My son has just married and, together with his wife, has begun cooking their own dinners and has been calling me for recipes.

'Mum, is there any other way we can cook vegetables aside from frying them with garlic and oyster sauce?'

My son is well-trained in the ethic of always having a plate of greens with the meal, an excellent way to add fibre and vitamins to one's diet.

But the problem now is how to vary that plate of greens?

Actually, there are many ways to serve green vegetables, including serving them uncooked in a salad.

Yes, even vegetables often used in Chinese cuisine can be eaten raw.

Indeed, I always serve my seared beef on a bed of raw puay leng (Chinese spinach), dang oh (chrysanthemum leaves) and Chinese lettuce tossed in chilli-flavoured oil.

But if you want them cooked, aside from frying them with garlic and oyster sauce, you can try this recipe that I like, stolen from the Italians.

They serve their spinach in flavoursome garlic oil, together with raisins and pine nuts. I substitute the raisins with red cranberries simply because they look prettier.

These days, I sometimes mix vegetables. My favourite combos are broccoli and pea shoots, green beans and a type of green leafy vegetable, or any two kinds of leafy vegetables such as puay leng and baby bok choy (long cabbage).

While these are often stir-fried, there are other ways to ring the changes.

You could fry bottled kana chye (black olive vegetables) with garlic and use that to top leafy greens or green beans. Or use chopped ginger, pee hee (browned crisp dried sole fish) or pounded dried prawns instead of garlic to flavour the oil.

You could also fry the vegetables Thai-style with salted soya beans, garlic, chilli and a touch of sugar.

The vegetables do not have to be fried. You could boil them and toss them with toasted shredded coconut, sliced chilli, fried shallots and shallot oil, following a South Indian recipe.

You could also poach them in stock, vegetable or chicken, and top them with shredded dried scallop browned in oil. Or boil the vegetables and dress them with cooked oil and light soya sauce.

As you can see, the variations are myriad and you can come up with your own favourite, provided you throw out your preconceived ideas of what goes with what.
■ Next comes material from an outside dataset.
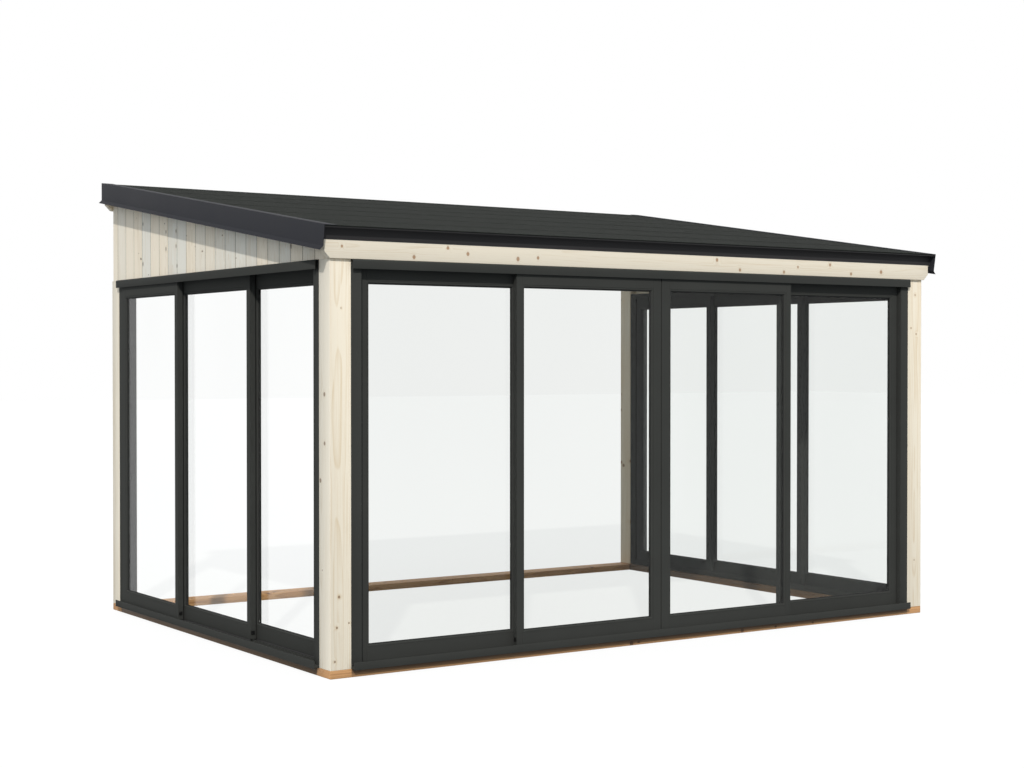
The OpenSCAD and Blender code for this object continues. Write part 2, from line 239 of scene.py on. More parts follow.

Some tips bear repeating when stir-frying. They include making sure the pan and oil are hot, but not so hot as to burn the garlic or ginger that you have chosen to flavour the oil.
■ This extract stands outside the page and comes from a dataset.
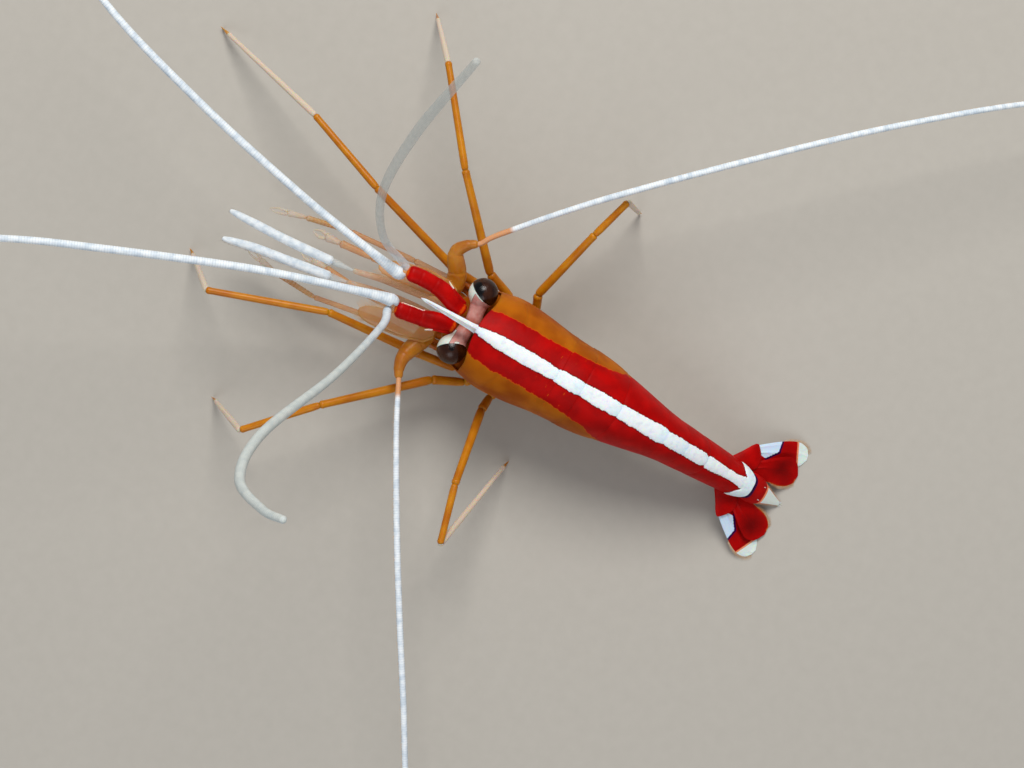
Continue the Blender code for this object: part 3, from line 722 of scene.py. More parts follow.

You also need to add enough salt to flavour the greens and toss them thoroughly.

I like to add a splash of wine to the pan as it adds good flavour.

While I like my vegetables crisp-fried, which calls for a hot pan and quick wrist action, you can cook your vegetables until they become softer, but you need an open pan and a keen eye to dish them out just before they turn a dreadful brown.

Or else, just choose those green vegetables that naturally become softer when cooked and I include lettuce, spinach and pea shoots among this lot.

So that plate of daily greens can actually be a daily highlight, as my son and his wife are finding out.

Sylvia Tan is a freelance writer

TRY THIS

Stir-fried spinach and baby bok choy with dried cranberries and pine nuts

(Serves three to four)

INGREDIENTS

1 bunch each of spinach and baby bok choy (long cabbage), washed and drained

2 tbs olive oil

1 to 3 cloves of garlic, peeled

1 tsp salt or to taste

1/4 cup white wine

1 tbs dried red cranberries

1 tbs pine nuts

METHOD

Wash the green vegetables. Pluck off the shoots and the bigger leaves from the stems. Cut the longer stems into shorter lengths. Drain the water from the vegetables.

Heat the olive oil in a pan till it is hot. Add garlic, left either whole or chopped, and fry till the oil becomes fragrant.

Add the vegetables and season with salt. Add the white wine and bring it to the boil.

When the vegetables have wilted, toss in the cranberries and the pine nuts. Toss the ingredients well and serve the dish at once.